The latter research question is of particular interest because Hughes and Gottschling found that even though vacuolar acidity drops as mother yeast cells age, the acidity in the vacuoles of their newborn daughter cells is normal. This corresponds to previous findings in the field that all daughter yeast cells have the same potential lifespan, regardless of the age of their mothers. The resetting of the daughter’s vacuolar acidity is the earliest event yet observed in cellular rejuvenation, a phenomenon in which age-related defects are seemingly erased in an organism’s offspring, and it could help explain how the act of cell division itself contributes to aging.
These results are just the newest chapter in a "decade-old interest," according to Gottschling. He and his colleagues have made several landmark discoveries in the past 10 years, including finding that aging yeast cells exhibit the same genomic instability seen in human cancer cells and proving that mitochondrial dysfunction causes that instability. Gottschling's team has also developed innovative tools to leverage the power of yeast as a model organism, including a technique called the Mother Enrichment Program that makes experiments more efficient by enabling researchers to generate large populations of aging yeast cells.

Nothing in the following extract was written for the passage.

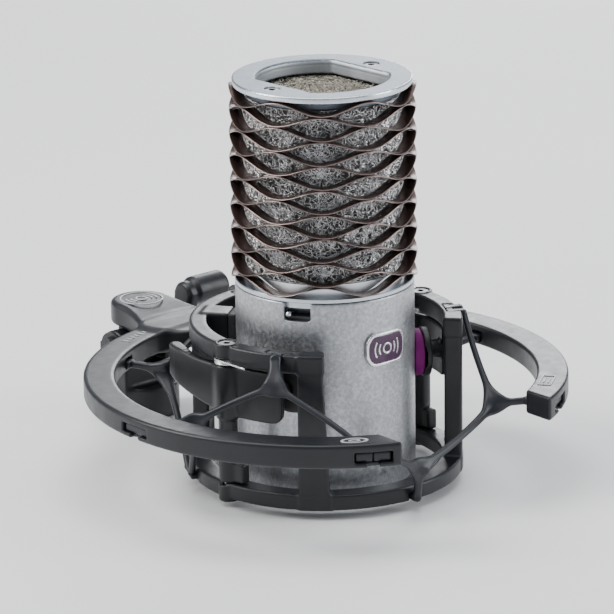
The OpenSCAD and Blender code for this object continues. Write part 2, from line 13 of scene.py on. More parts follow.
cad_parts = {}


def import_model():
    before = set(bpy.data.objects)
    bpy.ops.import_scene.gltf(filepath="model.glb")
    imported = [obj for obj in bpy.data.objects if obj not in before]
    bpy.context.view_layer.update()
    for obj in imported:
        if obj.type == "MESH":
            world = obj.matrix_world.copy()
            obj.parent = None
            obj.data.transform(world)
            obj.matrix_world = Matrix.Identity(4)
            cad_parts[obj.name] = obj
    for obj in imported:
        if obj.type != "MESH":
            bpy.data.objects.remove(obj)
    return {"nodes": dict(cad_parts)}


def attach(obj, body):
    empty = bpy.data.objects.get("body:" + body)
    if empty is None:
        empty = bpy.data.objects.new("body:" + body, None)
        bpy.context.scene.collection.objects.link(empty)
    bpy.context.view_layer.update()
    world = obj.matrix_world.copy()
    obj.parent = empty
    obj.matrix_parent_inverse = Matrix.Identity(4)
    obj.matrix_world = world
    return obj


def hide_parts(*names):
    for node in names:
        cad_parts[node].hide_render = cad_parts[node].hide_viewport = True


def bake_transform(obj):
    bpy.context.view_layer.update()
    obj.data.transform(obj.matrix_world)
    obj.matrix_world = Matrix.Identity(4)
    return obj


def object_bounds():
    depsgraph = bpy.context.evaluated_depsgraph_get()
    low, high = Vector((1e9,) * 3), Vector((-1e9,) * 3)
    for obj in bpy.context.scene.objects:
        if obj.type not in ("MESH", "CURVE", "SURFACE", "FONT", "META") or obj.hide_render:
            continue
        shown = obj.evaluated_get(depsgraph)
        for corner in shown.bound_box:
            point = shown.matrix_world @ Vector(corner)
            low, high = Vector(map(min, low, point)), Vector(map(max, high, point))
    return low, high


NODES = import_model()["nodes"]
cad_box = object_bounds()
COARSE = 1.0    # factor on every grid cell
pi = math.pi

# places shared by several pieces
SWITCH_TURNS = (-149.3, -30.7)    # the two switch openings in the body
TOP_TURN = 3                      # turn of the top plate's opening
PIVOT_X = 46.2                    # jaw pivots, at +X and -X
STAND_Y, TILT_Z = 104.0, 24.0     # stand axis, and height of the tilt bolt
RING_Z = (29.2, 36.9)             # outer ring, bottom and top


# ------------------------------------------------------------------
# distance fields
# ------------------------------------------------------------------
def soft_min(one, two, reach):
    near = np.maximum(reach - np.abs(one - two), 0.0) / reach
    return np.minimum(one, two) - near * near * reach * 0.25


def soft_max(one, two, reach):
    return -soft_min(-one, -two, reach)


def span(value, low, high):
    """distance outside the range low to high"""
    return np.abs(value - (low + high) / 2) - (high - low) / 2


def rounded(edge, *sides):
    """the solid where all sides are negative, with edge radius edge"""
    grown = [side + edge for side in sides]
    outside = np.sqrt(sum(np.maximum(side, 0.0) ** 2 for side in grown))
    return np.minimum(np.maximum.reduce(grown), 0.0) + outside - edge


def turn(pos, deg):
    """pos as seen from axes turned by deg about Z"""
    x, y, z = pos
    cos, sin = math.cos(math.radians(deg)), math.sin(math.radians(deg))
    return x * cos + y * sin, -x * sin + y * cos, z


def box(pos, low, high, edge, deg=0.0):
    if deg:
        pos = turn(pos, deg)
    return rounded(edge, *(span(*side) for side in zip(pos, low, high)))


def arc(pos, radii, zs, edge, turns=None):
    """ring about Z, or the part of it between two turns"""
    x, y, z = pos
    sides = [span(np.hypot(x, y), *radii), span(z, *zs)]
    if turns:
        middle = math.radians(sum(turns) / 2)
        half = math.radians((turns[1] - turns[0]) / 2)
        off = np.abs((np.arctan2(y, x) - middle + pi) % (2 * pi) - pi) - half
        sides.append(off * sum(radii) / 2)
    return rounded(edge, *sides)


def upright(pos, centre_x, centre_y, radius, zs, edge):
    """cylinder parallel to Z"""
    x, y, z = pos
    return rounded(edge, np.hypot(x - centre_x, y - centre_y) - radius, span(z, *zs))


def from_cross_axis(pos, height):
    """distance from the line parallel to X that crosses the stand axis at this height"""
    return np.hypot(pos[1] - STAND_Y, pos[2] - height)


def cross_rod(pos, height, radius, xs, edge):
    return rounded(edge, from_cross_axis(pos, height) - radius, span(pos[0], *xs))


def rod(pos, centre, axis, radius, half, edge):
    """cylinder round centre along a unit axis"""
    x, y, z = (value - middle for value, middle in zip(pos, centre))
    along = x * axis[0] + y * axis[1] + z * axis[2]
    away = np.sqrt(np.maximum(x * x + y * y + z * z - along * along, 0.0))
    return rounded(edge, away - radius, np.abs(along) - half)


def wall(pos, start, end, halves, bottoms, tops, edge):
    """upright wall in plan; half thickness, bottom and top run from start to end"""
    x, y, z = pos
    run_x, run_y = end[0] - start[0], end[1] - start[1]
    part = ((x - start[0]) * run_x + (y - start[1]) * run_y) / (run_x * run_x + run_y * run_y)
    part = np.clip(part, 0, 1)
    half = halves[0] + (halves[1] - halves[0]) * part
    side = np.hypot(x - start[0] - run_x * part, y - start[1] - run_y * part) - half
    bottom = bottoms[0] + (bottoms[1] - bottoms[0]) * part
    top = tops[0] + (tops[1] - tops[0]) * part
    return rounded(edge, side, span(z, bottom, top))


def bezier(start, control, end, pieces):
    start, control, end = (np.array(point, float) for point in (start, control, end))
    return [(1 - t) ** 2 * start + 2 * t * (1 - t) * control + t * t * end
            for t in np.linspace(0, 1, pieces + 1)]


def polar(radius, deg, z):
    return radius * math.cos(math.radians(deg)), radius * math.sin(math.radians(deg)), z


# for a grid edge along each axis, the four cells round it
CELLS_ROUND = (((0, -1, -1), (0, 0, -1), (0, 0, 0), (0, -1, 0)),
               ((-1, 0, -1), (-1, 0, 0), (0, 0, 0), (0, 0, -1)),
               ((-1, -1, 0), (0, -1, 0), (0, 0, 0), (-1, 0, 0)))
BLOCK = 9            # grid nodes along a block; only blocks near the surface are sampled
CHUNK = 350          # blocks sampled at a time
PROBE = 0.04         # reach of the gradient probes
PROBES = np.array([[1, -1, -1], [-1, -1, 1], [-1, 1, -1], [1, 1, 1]], float)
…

"It’s worth using yeast to study complex things like aging because a lot of person-years of research have gone into understanding the fundamentals. The genetic and cell-biology tools available for studying yeast are unparalleled," Gottschling said. "Having the proper tools is like having new glasses; you can see things you never could before, and once you start to see new things, you can dissect them to understand how they work."
In addition to the latest eye-popping technology, the researchers relied on sheer tenacity—with a little help from motion-sickness pills—in pursuit of their discoveries. Some of the painstaking experiments required Hughes to delicately manipulate individual yeast cells as they divided—every two hours for days at a time. For another series of experiments that lasted several months, Hughes took Dramamine to ward off the queasiness that came with inspecting brightly colored yeast cells as they streaked across his microscope’s field of view.
"There were definitely tough points, but it was worth it when we knew the story as a whole. Showing that the change in vacuolar acidity was real and that it mattered, that it affected lifespan, that made the grueling experiments worthwhile," Hughes said.
Gottschling is an elected member of the National Academy of Sciences, the American Academy of Arts & Sciences, the Washington State Academy of Sciences and the American Academy of Microbiology.
Grants from the National Institutes of Health, the Helen Hay Whitney Foundation, the University of Washington's Genetic Approaches to Aging Training Grant and the Glenn Foundation for Medical Research funded the research. The Hutchinson Center's Hartwell Innovation Fund provided preliminary support, including for the development of technologies used in this research.